Put another way, the damages represented such a sum of money as might reasonably have been demanded by the claimant from the defendant as a quid pro quo for permitting the continuation of the breach of covenant or other invasion of right.
The key issue therefore was whether Burrows could recover damages on a negotiating basis, even though it had suffered no loss.
The Court of Appeal’s view was that Ward had transferred the five properties to the registered social landlord in breach of an express term of the Sale Agreement. Burrows had a legitimate interest and expectation that Ward would not breach the Sale Agreement, reinforced by the fact that Ward had initially negotiated with Burrows on the footing that the proposed transfer was prohibited by the Sale Agreement, and had then effected the transfer behind Burrows’ back and without Burrows’ consent.
Burrows was not now seeking to extract a ransom from Ward, but merely to be compensated for the loss of the opportunity to negotiate a reasonable price for releasing Ward from its contractual obligations.
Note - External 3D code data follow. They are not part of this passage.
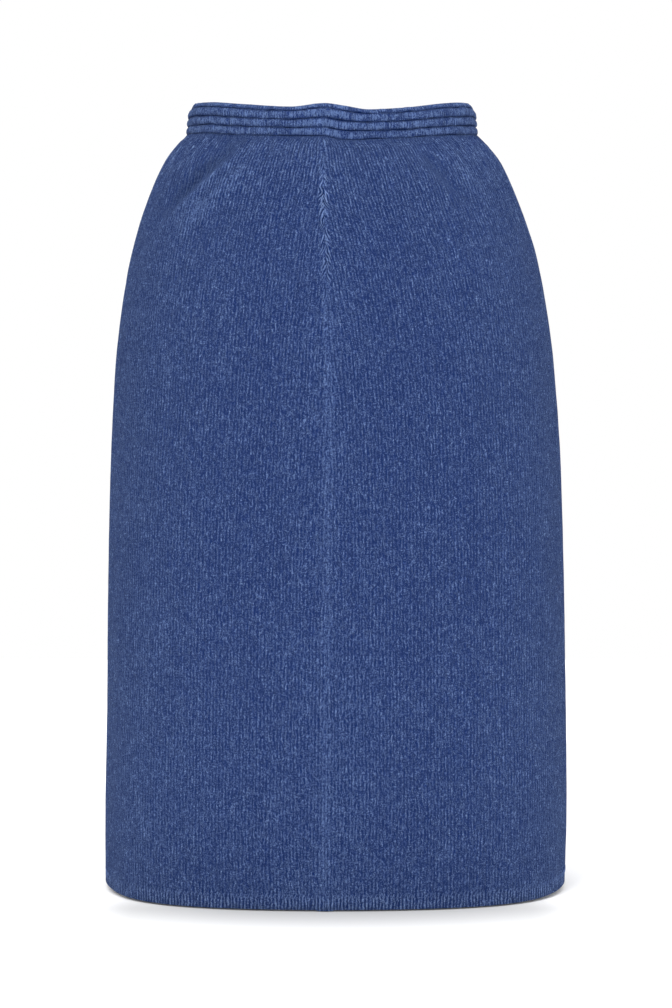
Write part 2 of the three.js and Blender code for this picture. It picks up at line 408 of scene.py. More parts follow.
def ring_noise(turn, bumps, row, seed):
    """Smooth noise round a ring, with so many bumps to the turn and no break where it closes."""
    size, rows = 2048, 24
    lattice = np.random.default_rng(SEED + seed).uniform(-1, 1, (rows, size))[:, :bumps]
    place = turn / (2 * math.pi) * bumps
    left = np.floor(place).astype(int)
    across = smoothstep(0, 1, place - left)
    low = math.floor(row)
    up = float(smoothstep(0, 1, row - low))
    total = 0
    for step, weight in ((low, 1 - up), (low + 1, up)):
        line = lattice[step % rows]
        here, ahead = line[left % bumps], line[(left + 1) % bumps]
        total = total + weight * (here * (1 - across) + ahead * across)
    return total


def oval_points(section, angle):
    """Places on an oval section, seen from above."""
    square = section["square"]
    depth = np.where(np.cos(angle) > 0, section["front"], section["back"])
    across = (np.sin(angle) + square * np.sin(3 * angle)) / (1 - square)
    forwards = (np.cos(angle) - square * np.cos(3 * angle)) / (1 - square)
    return section["lean"] + section["half_width"] * across, -depth * forwards


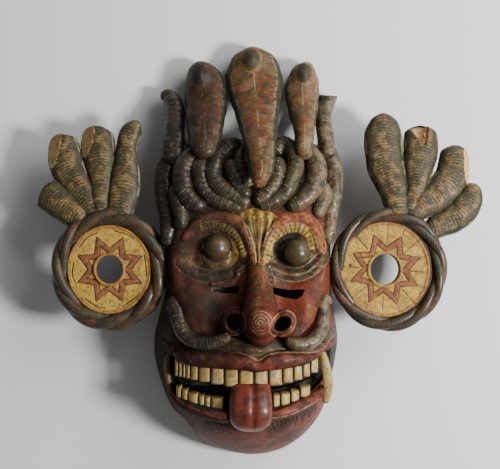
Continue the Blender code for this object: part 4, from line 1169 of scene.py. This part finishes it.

The benefit of the contractual restriction was a potentially valuable piece of property in its own right, and Burrows was deprived of the opportunity to exploit it, for what it was worth, by Ward’s unilateral action.
The fact that Burrows would suffer no loss and whether or not the case of affordable housing was foreseen at the time of the Sale Agreement, might well be factors in the hypothetical negotiation that would identify the quantum of the damages, as would the urgency and the value of the variation to Ward; but these factors were irrelevant to the question whether damages assessed on a negotiating basis were recoverable in principle.
The upshot was that the appeal was allowed and the case remitted back to the judge for determination of quantum.